- [Stated problem] Set down all of the data exactly as it appears.

--------------------------------

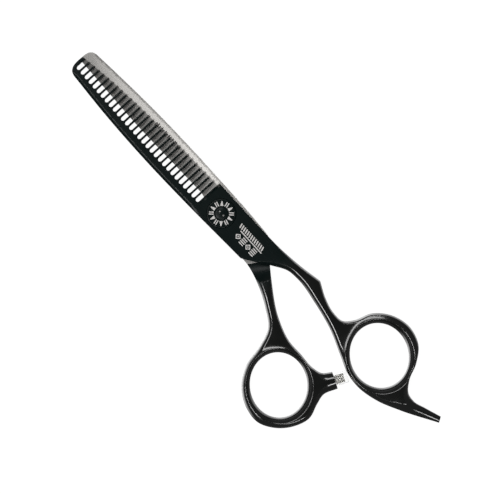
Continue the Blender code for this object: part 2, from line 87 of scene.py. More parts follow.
# Pivot
DISC_R, DISC_TOP = 4.75, 2.84
DISC_RIM_LOW, DISC_HUB_R, DISC_HUB_LOW = 2.25, 2.9, 1.42
DISC_GROOVE = (4.32, 0.05, 0.05)  # radius, half-width and depth
LIP = 0.08  # size of the broken edges of the disc and the screw
SCREW_R, SCREW_LOW, SCREW_NECK, SCREW_SEAT, SCREW_GAP = 1.5, -1.9, 1.4, 2.24, 0.03
SCREW_THREAD, SCREW_THREAD_STEPS = 0.25, 13  # depth, which is also half its pitch
SCREW_HEAD_R = 2.0
KEY_HOLE_R, KEY_HOLE_DEPTH, KEY_HOLE_OFFSET = 0.33, 0.4, 0.89
KEY_HOLE_PAD = (0.28, 0.39, 0.22)  # radius, and the depths of its two ends
INDEX_RADII = (2.5, 4.1)
COUNTERBORE_R, COUNTERBORE_FLOOR = 4.85, 0.75
BORE_R = 2.55
BARREL_BORE_R = 2.06
WASHER_POCKET_R, WASHER_POCKET_DEPTH = 4.16, 0.25
NUT_FLANGE_R, NUT_FLANGE_FLAT, NUT_FLANGE_THICK, NUT_GAP = 3.6, 3.0, 0.8, 0.06
NUT_BEVEL = 0.08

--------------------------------

- [Output of the task]
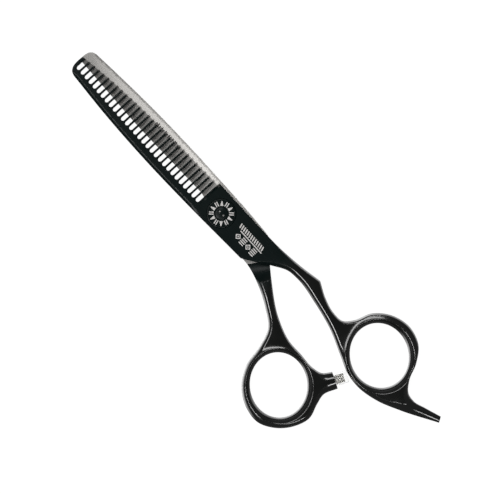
Continue the Blender code for this object: part 2, from line 87 of scene.py. More parts follow.
# Pivot
DISC_R, DISC_TOP = 4.75, 2.84
DISC_RIM_LOW, DISC_HUB_R, DISC_HUB_LOW = 2.25, 2.9, 1.42
DISC_GROOVE = (4.32, 0.05, 0.05)  # radius, half-width and depth
LIP = 0.08  # size of the broken edges of the disc and the screw
SCREW_R, SCREW_LOW, SCREW_NECK, SCREW_SEAT, SCREW_GAP = 1.5, -1.9, 1.4, 2.24, 0.03
SCREW_THREAD, SCREW_THREAD_STEPS = 0.25, 13  # depth, which is also half its pitch
SCREW_HEAD_R = 2.0
KEY_HOLE_R, KEY_HOLE_DEPTH, KEY_HOLE_OFFSET = 0.33, 0.4, 0.89
KEY_HOLE_PAD = (0.28, 0.39, 0.22)  # radius, and the depths of its two ends
INDEX_RADII = (2.5, 4.1)
COUNTERBORE_R, COUNTERBORE_FLOOR = 4.85, 0.75
BORE_R = 2.55
BARREL_BORE_R = 2.06
WASHER_POCKET_R, WASHER_POCKET_DEPTH = 4.16, 0.25
NUT_FLANGE_R, NUT_FLANGE_FLAT, NUT_FLANGE_THICK, NUT_GAP = 3.6, 3.0, 0.8, 0.06
NUT_BEVEL = 0.08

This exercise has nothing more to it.